QR Codes and Google Appointment Slots for Office Hours

On our campus at Seton Hill U, all students are provided with a free iPad2.  They already started getting tablets last year, but what is new is that all students will now have a camera in addition to the gesture-driven tablet device.  I’ve been hoping to make good use of this ability to record video.  But after listening to an engaging talk with futurist Maria Andersen this summer, I was inspired to try to use QR codes in creative ways this semester as one way to make use of the iPad2 camera and encouraging students to be creative with the device..

Not sure exactly what I’m going to do with it yet, but I already have begun.  First up:  a way for students to make appointments during my office hours by taking a snapshot of the QR code I just posted on my door.

QR Code for Office Hours

If a student comes to my office door and snaps this QR code into a scan app — like the free Scan app from QRCodeCity.com — they will be automatically taken to a special web calendar I set up using Google Appointment Slots so they can schedule a time to visit with me.

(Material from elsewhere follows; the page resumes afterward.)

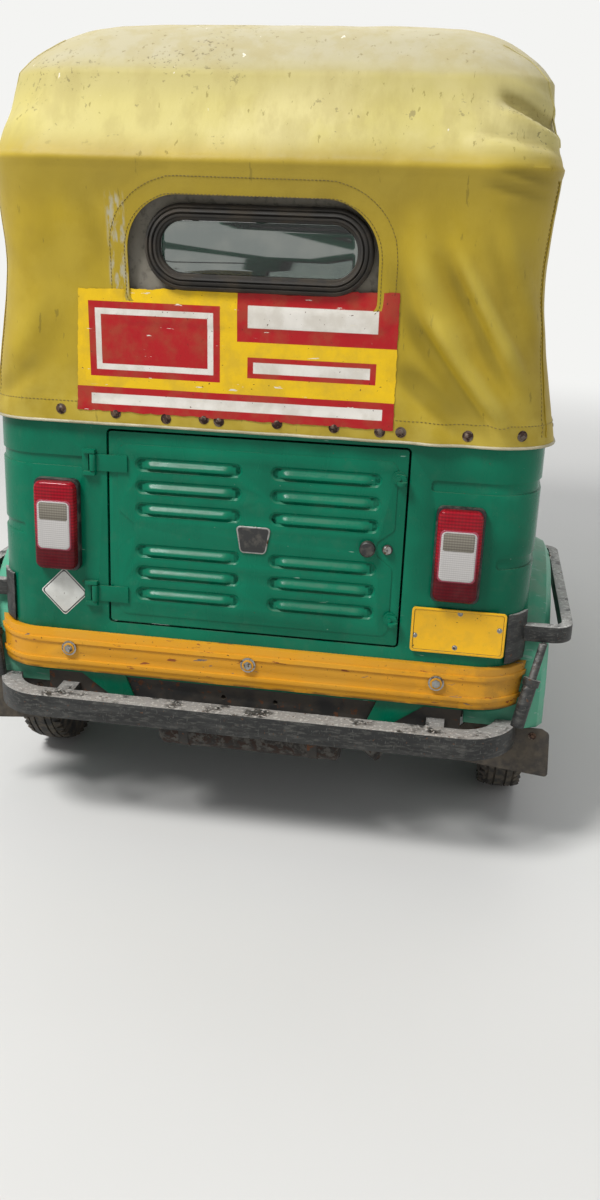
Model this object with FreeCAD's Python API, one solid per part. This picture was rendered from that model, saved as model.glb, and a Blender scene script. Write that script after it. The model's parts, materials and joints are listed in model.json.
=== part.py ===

Google Appointment Slots are pretty neat in and of themselves, but require both the users (you and your client) to be on a gmail system (our campus just moved to one) or to be users of google calendar (our campus just ported the Exchange server over to shift us from Outlook/Entourage to google apps).  [NOTE: If you DON’T have google calendar or don’t want to use it, I found a free service that might offer a workaround for you called http://scheduleonce.com ]

The idea, in a nutshell, is that appointment slots allow the teacher to set up blocks of time when they are available for other people to sign up for appointments.  After you set up a block of empty time (with slots within that time block of 15 min or 30 min or 1 hour intervals), google gives you a link you can share with the public that only includes those time slots, which visitors can use to choose their favorite time to visit.  Then those blocks are reserved so others can’t take them.

I noticed right away that the “sharable link” that google appointment slots gives you to distribute and share with others is really ugly and super long.  So I headed over to my favorite URL shortening service — bit.ly — and was able to carve that long URL down to a nice little address that will be handy for including on syllabi, as well as on the door posting itself for those who don’t use a camera QR code scanning app.  Bit.ly even allowed me to customize the link so that it says something I can remember.

After I set up Google Appointment Slots, I realized just how powerful this could be for organizing class activities outside of the usual class period.  This could be particularly useful for mandatory office consultations in my writing classes, for instance, which — in order to accommodate so many visits — usually happen outside the normal spectrum of my office hours and are spread out across an entire week.  I like these slots, too, because it solves my lifelong hang up on never knowing whether its more fair to my students to block them off in my calendar as tentative or busy [I’ve always said tentative, in case someone needs me during those times (and now that I’m serving as a division chair, faculty often do — making me “busy” and often unavailable to passers-by — ergo my conundrum!].

In any case, the QR code looks geeky on my office door.  It will be interesting to see if students actually use the thing.

In the mean time, I’m reading up on various strategies for USING QR CODES IN EDUCATION (thanx for the inspiration, effectiveteacher).  I already have ideas for using them in syllabi and perhaps to provide “answer keys” for students to check their work — and as marginalia for students to “learn more” in handouts — and for on-screen projections during lectures for lecture notes– but what I’m really brainstorming about right now is not just how I can use them for me to deliver information in cheeky ways, but for students to use them to exchange and deliver their own creative work in handy and fun and clever ways.